- PROBLEM:
Exact reproduction is required for all entries.
········
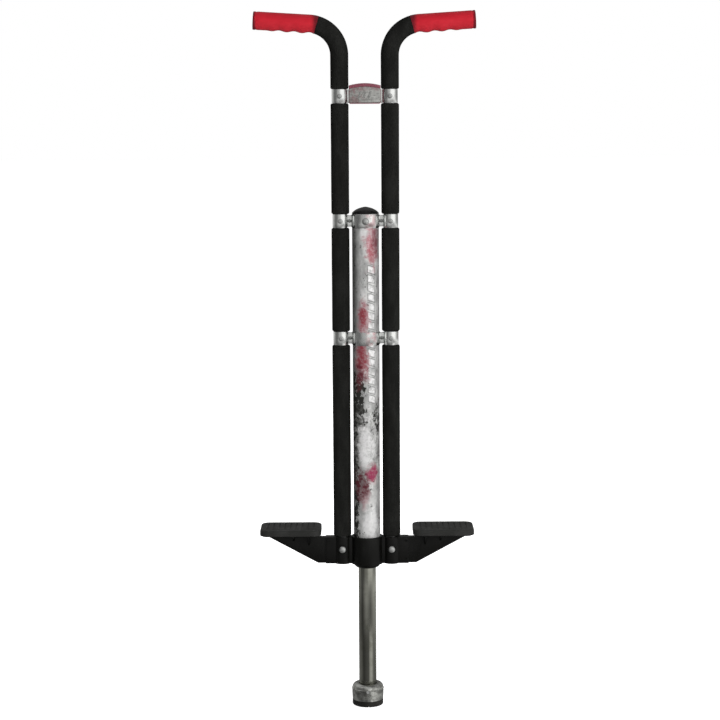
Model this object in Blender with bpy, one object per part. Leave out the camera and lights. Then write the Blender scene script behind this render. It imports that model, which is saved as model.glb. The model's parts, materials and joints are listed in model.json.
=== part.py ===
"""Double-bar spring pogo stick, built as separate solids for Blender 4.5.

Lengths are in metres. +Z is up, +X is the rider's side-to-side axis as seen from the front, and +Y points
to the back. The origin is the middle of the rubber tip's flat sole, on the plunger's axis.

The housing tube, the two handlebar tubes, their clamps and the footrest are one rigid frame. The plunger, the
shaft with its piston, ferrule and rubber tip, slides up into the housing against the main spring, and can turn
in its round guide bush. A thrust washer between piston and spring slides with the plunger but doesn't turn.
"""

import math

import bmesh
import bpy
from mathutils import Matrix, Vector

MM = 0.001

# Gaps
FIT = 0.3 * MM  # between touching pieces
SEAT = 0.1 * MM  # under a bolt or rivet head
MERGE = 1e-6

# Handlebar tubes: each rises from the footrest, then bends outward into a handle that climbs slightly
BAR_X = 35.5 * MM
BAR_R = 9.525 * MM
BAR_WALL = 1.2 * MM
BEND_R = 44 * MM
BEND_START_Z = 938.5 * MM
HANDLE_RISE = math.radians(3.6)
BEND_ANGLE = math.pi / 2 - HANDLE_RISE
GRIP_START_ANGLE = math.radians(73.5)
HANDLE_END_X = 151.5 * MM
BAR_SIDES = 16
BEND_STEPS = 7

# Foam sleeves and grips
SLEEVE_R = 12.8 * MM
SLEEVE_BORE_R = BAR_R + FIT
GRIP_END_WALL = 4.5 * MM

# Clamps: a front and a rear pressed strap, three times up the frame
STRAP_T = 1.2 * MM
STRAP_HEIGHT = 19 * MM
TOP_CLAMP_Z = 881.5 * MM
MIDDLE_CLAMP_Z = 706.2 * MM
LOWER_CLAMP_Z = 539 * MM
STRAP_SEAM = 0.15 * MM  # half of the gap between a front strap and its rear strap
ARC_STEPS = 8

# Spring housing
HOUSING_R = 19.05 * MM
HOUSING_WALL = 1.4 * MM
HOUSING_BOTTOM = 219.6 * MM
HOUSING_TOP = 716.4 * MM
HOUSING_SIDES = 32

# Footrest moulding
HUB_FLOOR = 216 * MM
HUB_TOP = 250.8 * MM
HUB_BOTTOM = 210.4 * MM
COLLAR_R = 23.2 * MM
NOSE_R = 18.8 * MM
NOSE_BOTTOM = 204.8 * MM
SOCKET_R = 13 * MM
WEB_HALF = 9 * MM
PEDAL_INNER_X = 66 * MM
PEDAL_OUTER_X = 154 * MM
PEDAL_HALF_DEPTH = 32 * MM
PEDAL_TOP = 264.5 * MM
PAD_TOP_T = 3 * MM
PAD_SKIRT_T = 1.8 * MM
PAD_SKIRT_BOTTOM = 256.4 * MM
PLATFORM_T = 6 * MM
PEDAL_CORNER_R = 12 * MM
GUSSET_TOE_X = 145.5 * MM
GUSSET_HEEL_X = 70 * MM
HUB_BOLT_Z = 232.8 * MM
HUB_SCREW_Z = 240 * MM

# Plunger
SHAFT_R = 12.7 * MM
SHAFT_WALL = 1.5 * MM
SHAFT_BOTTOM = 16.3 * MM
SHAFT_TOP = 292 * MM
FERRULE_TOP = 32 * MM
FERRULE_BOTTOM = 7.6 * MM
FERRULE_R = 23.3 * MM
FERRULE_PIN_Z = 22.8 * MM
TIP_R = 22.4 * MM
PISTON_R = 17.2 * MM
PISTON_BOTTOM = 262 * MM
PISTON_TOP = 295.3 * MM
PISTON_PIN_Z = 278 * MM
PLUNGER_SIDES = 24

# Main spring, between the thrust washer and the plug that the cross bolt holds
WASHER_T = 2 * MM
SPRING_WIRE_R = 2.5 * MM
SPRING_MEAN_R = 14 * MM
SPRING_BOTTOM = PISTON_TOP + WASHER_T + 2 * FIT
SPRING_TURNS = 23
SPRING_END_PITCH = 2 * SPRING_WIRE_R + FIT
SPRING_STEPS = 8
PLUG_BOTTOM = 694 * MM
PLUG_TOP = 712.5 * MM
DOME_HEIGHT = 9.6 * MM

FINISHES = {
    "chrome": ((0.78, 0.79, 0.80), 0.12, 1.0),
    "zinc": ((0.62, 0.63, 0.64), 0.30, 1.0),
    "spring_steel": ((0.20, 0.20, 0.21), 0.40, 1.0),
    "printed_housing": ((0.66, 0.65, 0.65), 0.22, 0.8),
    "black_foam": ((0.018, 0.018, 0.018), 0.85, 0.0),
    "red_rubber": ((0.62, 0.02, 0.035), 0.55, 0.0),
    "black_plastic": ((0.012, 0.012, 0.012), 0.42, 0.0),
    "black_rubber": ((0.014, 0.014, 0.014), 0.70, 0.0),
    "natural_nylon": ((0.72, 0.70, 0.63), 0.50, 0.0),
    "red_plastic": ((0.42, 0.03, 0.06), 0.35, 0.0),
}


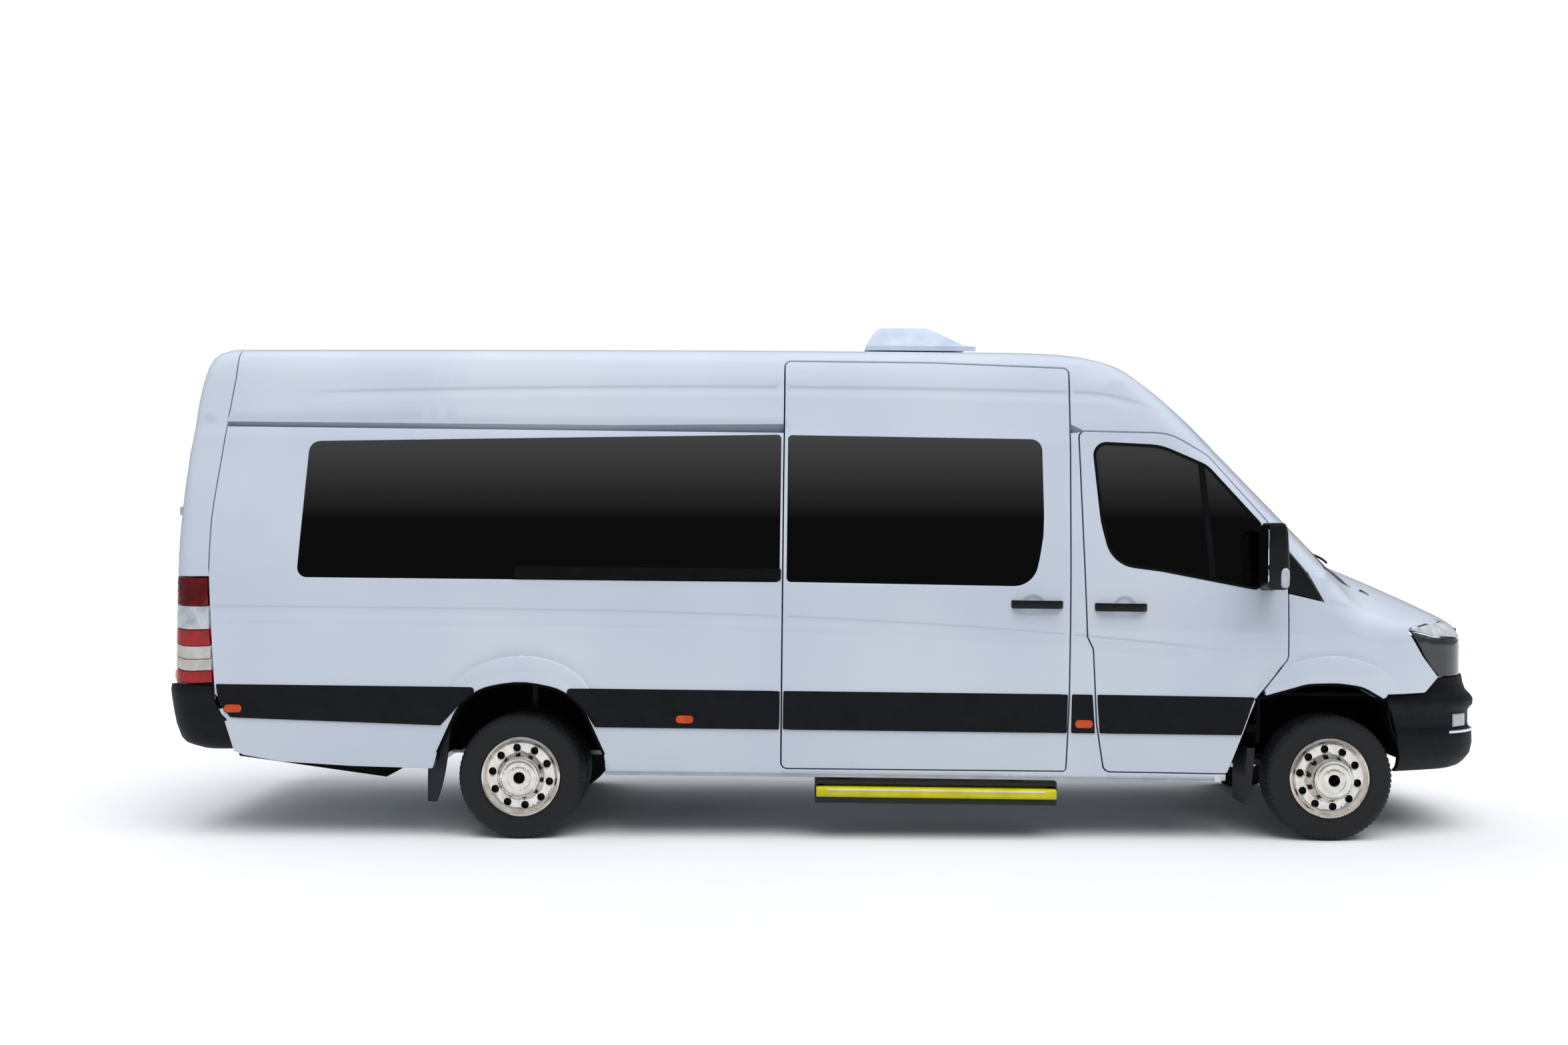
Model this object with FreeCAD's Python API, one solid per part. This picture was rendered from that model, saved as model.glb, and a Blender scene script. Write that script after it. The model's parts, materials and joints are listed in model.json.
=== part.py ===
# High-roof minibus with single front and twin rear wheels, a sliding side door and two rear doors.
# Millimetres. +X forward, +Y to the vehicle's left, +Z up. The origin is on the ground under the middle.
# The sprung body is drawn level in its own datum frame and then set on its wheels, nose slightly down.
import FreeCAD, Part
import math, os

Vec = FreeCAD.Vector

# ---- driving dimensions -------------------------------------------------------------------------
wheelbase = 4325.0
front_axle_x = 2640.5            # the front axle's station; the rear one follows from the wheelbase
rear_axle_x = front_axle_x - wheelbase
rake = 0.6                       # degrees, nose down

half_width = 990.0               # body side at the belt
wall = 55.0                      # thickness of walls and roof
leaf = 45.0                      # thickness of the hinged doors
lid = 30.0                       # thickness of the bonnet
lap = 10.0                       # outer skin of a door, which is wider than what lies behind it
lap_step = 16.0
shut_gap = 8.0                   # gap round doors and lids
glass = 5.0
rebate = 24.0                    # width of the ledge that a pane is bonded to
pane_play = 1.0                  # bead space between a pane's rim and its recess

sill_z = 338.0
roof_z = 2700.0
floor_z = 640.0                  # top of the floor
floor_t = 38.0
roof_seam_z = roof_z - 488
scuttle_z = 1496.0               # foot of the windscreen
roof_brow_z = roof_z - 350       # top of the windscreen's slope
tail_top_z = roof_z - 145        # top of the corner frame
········
- SOLUTION FOR THIS TASK:
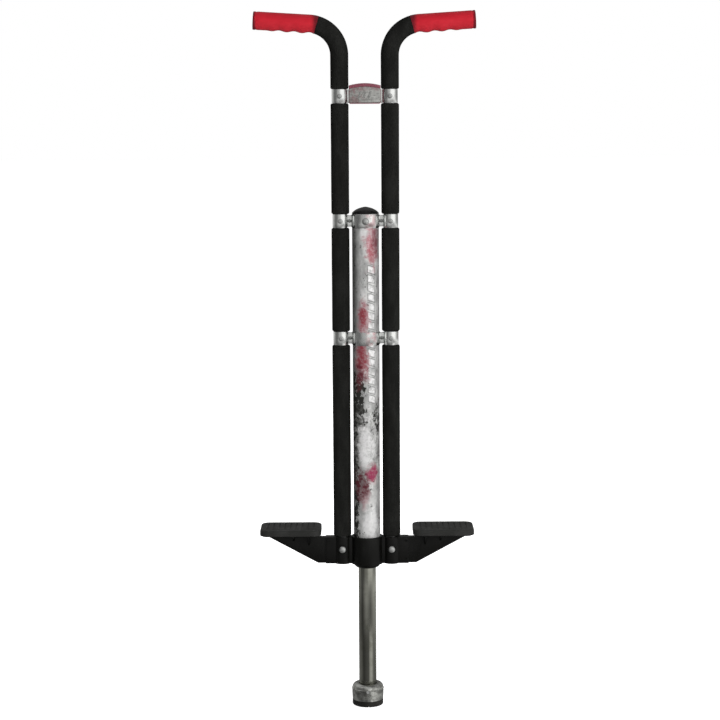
Model this object in Blender with bpy, one object per part. Leave out the camera and lights. Then write the Blender scene script behind this render. It imports that model, which is saved as model.glb. The model's parts, materials and joints are listed in model.json.
=== part.py ===
"""Double-bar spring pogo stick, built as separate solids for Blender 4.5.

Lengths are in metres. +Z is up, +X is the rider's side-to-side axis as seen from the front, and +Y points
to the back. The origin is the middle of the rubber tip's flat sole, on the plunger's axis.

The housing tube, the two handlebar tubes, their clamps and the footrest are one rigid frame. The plunger, the
shaft with its piston, ferrule and rubber tip, slides up into the housing against the main spring, and can turn
in its round guide bush. A thrust washer between piston and spring slides with the plunger but doesn't turn.
"""

import math

import bmesh
import bpy
from mathutils import Matrix, Vector

MM = 0.001

# Gaps
FIT = 0.3 * MM  # between touching pieces
SEAT = 0.1 * MM  # under a bolt or rivet head
MERGE = 1e-6

# Handlebar tubes: each rises from the footrest, then bends outward into a handle that climbs slightly
BAR_X = 35.5 * MM
BAR_R = 9.525 * MM
BAR_WALL = 1.2 * MM
BEND_R = 44 * MM
BEND_START_Z = 938.5 * MM
HANDLE_RISE = math.radians(3.6)
BEND_ANGLE = math.pi / 2 - HANDLE_RISE
GRIP_START_ANGLE = math.radians(73.5)
HANDLE_END_X = 151.5 * MM
BAR_SIDES = 16
BEND_STEPS = 7

# Foam sleeves and grips
SLEEVE_R = 12.8 * MM
SLEEVE_BORE_R = BAR_R + FIT
GRIP_END_WALL = 4.5 * MM

# Clamps: a front and a rear pressed strap, three times up the frame
STRAP_T = 1.2 * MM
STRAP_HEIGHT = 19 * MM
TOP_CLAMP_Z = 881.5 * MM
MIDDLE_CLAMP_Z = 706.2 * MM
LOWER_CLAMP_Z = 539 * MM
STRAP_SEAM = 0.15 * MM  # half of the gap between a front strap and its rear strap
ARC_STEPS = 8

# Spring housing
HOUSING_R = 19.05 * MM
HOUSING_WALL = 1.4 * MM
HOUSING_BOTTOM = 219.6 * MM
HOUSING_TOP = 716.4 * MM
HOUSING_SIDES = 32

# Footrest moulding
HUB_FLOOR = 216 * MM
HUB_TOP = 250.8 * MM
HUB_BOTTOM = 210.4 * MM
COLLAR_R = 23.2 * MM
NOSE_R = 18.8 * MM
NOSE_BOTTOM = 204.8 * MM
SOCKET_R = 13 * MM
WEB_HALF = 9 * MM
PEDAL_INNER_X = 66 * MM
PEDAL_OUTER_X = 154 * MM
PEDAL_HALF_DEPTH = 32 * MM
PEDAL_TOP = 264.5 * MM
PAD_TOP_T = 3 * MM
PAD_SKIRT_T = 1.8 * MM
PAD_SKIRT_BOTTOM = 256.4 * MM
PLATFORM_T = 6 * MM
PEDAL_CORNER_R = 12 * MM
GUSSET_TOE_X = 145.5 * MM
GUSSET_HEEL_X = 70 * MM
HUB_BOLT_Z = 232.8 * MM
HUB_SCREW_Z = 240 * MM

# Plunger
SHAFT_R = 12.7 * MM
SHAFT_WALL = 1.5 * MM
SHAFT_BOTTOM = 16.3 * MM
SHAFT_TOP = 292 * MM
FERRULE_TOP = 32 * MM
FERRULE_BOTTOM = 7.6 * MM
FERRULE_R = 23.3 * MM
FERRULE_PIN_Z = 22.8 * MM
TIP_R = 22.4 * MM
PISTON_R = 17.2 * MM
PISTON_BOTTOM = 262 * MM
PISTON_TOP = 295.3 * MM
PISTON_PIN_Z = 278 * MM
PLUNGER_SIDES = 24

# Main spring, between the thrust washer and the plug that the cross bolt holds
WASHER_T = 2 * MM
SPRING_WIRE_R = 2.5 * MM
SPRING_MEAN_R = 14 * MM
SPRING_BOTTOM = PISTON_TOP + WASHER_T + 2 * FIT
SPRING_TURNS = 23
SPRING_END_PITCH = 2 * SPRING_WIRE_R + FIT
SPRING_STEPS = 8
PLUG_BOTTOM = 694 * MM
PLUG_TOP = 712.5 * MM
DOME_HEIGHT = 9.6 * MM

FINISHES = {
    "chrome": ((0.78, 0.79, 0.80), 0.12, 1.0),
    "zinc": ((0.62, 0.63, 0.64), 0.30, 1.0),
    "spring_steel": ((0.20, 0.20, 0.21), 0.40, 1.0),
    "printed_housing": ((0.66, 0.65, 0.65), 0.22, 0.8),
    "black_foam": ((0.018, 0.018, 0.018), 0.85, 0.0),
    "red_rubber": ((0.62, 0.02, 0.035), 0.55, 0.0),
    "black_plastic": ((0.012, 0.012, 0.012), 0.42, 0.0),
    "black_rubber": ((0.014, 0.014, 0.014), 0.70, 0.0),
    "natural_nylon": ((0.72, 0.70, 0.63), 0.50, 0.0),
    "red_plastic": ((0.42, 0.03, 0.06), 0.35, 0.0),
}


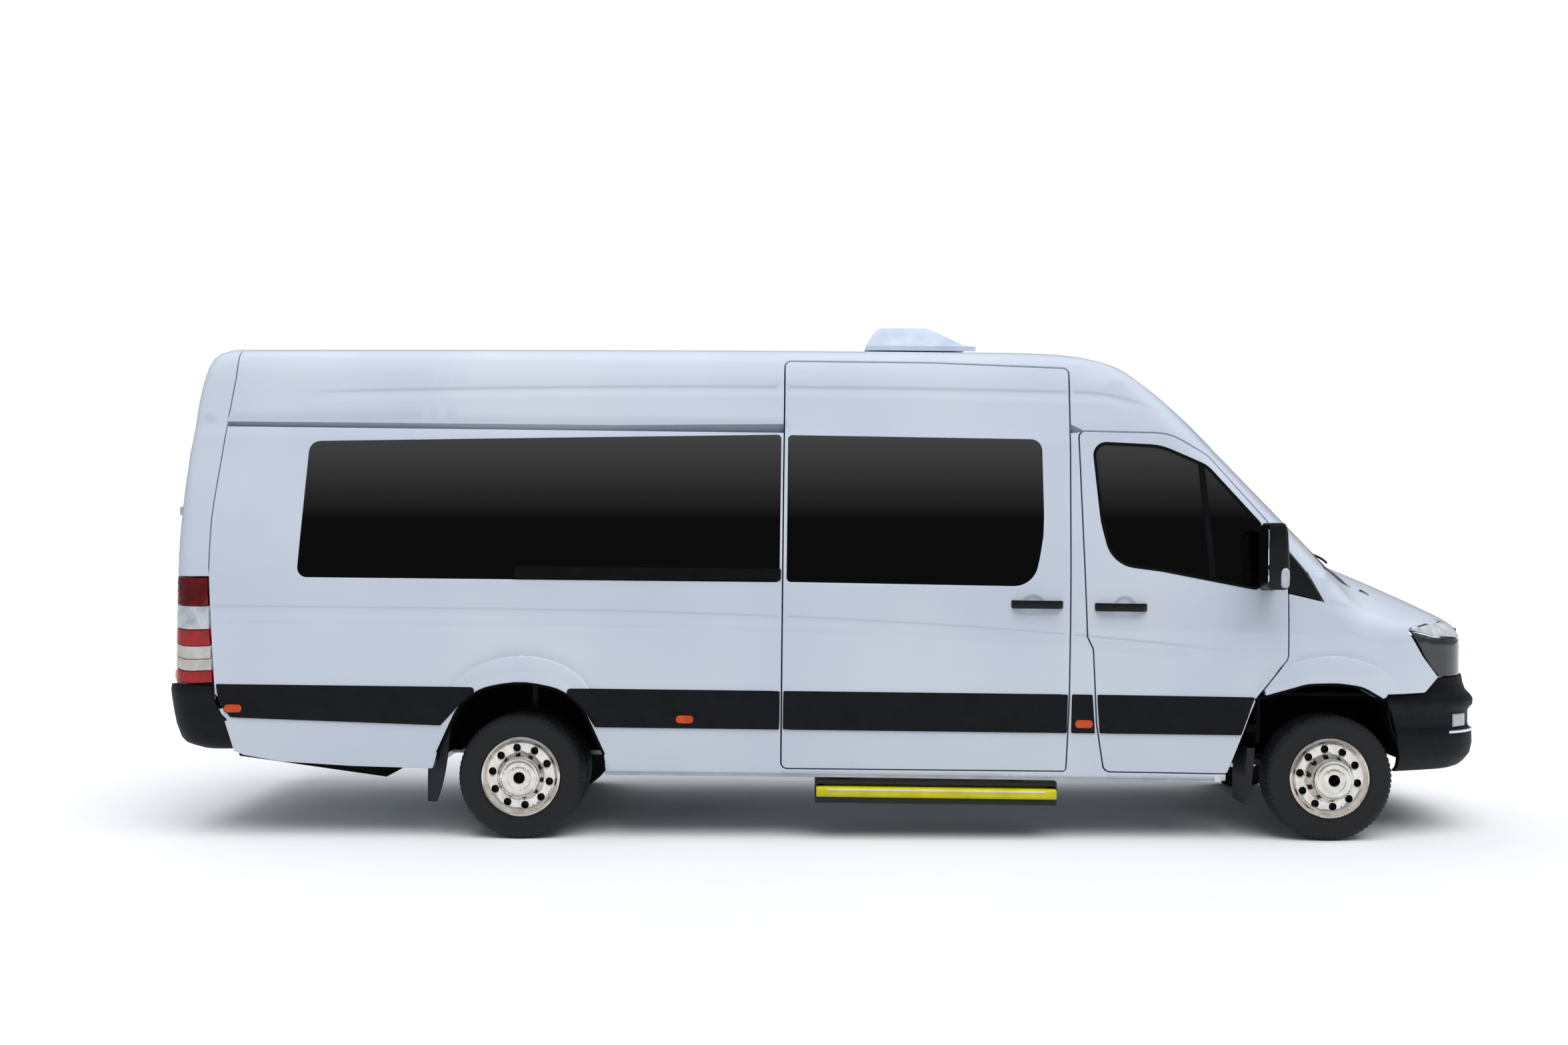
Model this object with FreeCAD's Python API, one solid per part. This picture was rendered from that model, saved as model.glb, and a Blender scene script. Write that script after it. The model's parts, materials and joints are listed in model.json.
=== part.py ===
# High-roof minibus with single front and twin rear wheels, a sliding side door and two rear doors.
# Millimetres. +X forward, +Y to the vehicle's left, +Z up. The origin is on the ground under the middle.
# The sprung body is drawn level in its own datum frame and then set on its wheels, nose slightly down.
import FreeCAD, Part
import math, os

Vec = FreeCAD.Vector

# ---- driving dimensions -------------------------------------------------------------------------
wheelbase = 4325.0
front_axle_x = 2640.5            # the front axle's station; the rear one follows from the wheelbase
rear_axle_x = front_axle_x - wheelbase
rake = 0.6                       # degrees, nose down

half_width = 990.0               # body side at the belt
wall = 55.0                      # thickness of walls and roof
leaf = 45.0                      # thickness of the hinged doors
lid = 30.0                       # thickness of the bonnet
lap = 10.0                       # outer skin of a door, which is wider than what lies behind it
lap_step = 16.0
shut_gap = 8.0                   # gap round doors and lids
glass = 5.0
rebate = 24.0                    # width of the ledge that a pane is bonded to
pane_play = 1.0                  # bead space between a pane's rim and its recess

sill_z = 338.0
roof_z = 2700.0
floor_z = 640.0                  # top of the floor
floor_t = 38.0
roof_seam_z = roof_z - 488
scuttle_z = 1496.0               # foot of the windscreen
roof_brow_z = roof_z - 350       # top of the windscreen's slope
tail_top_z = roof_z - 145        # top of the corner frame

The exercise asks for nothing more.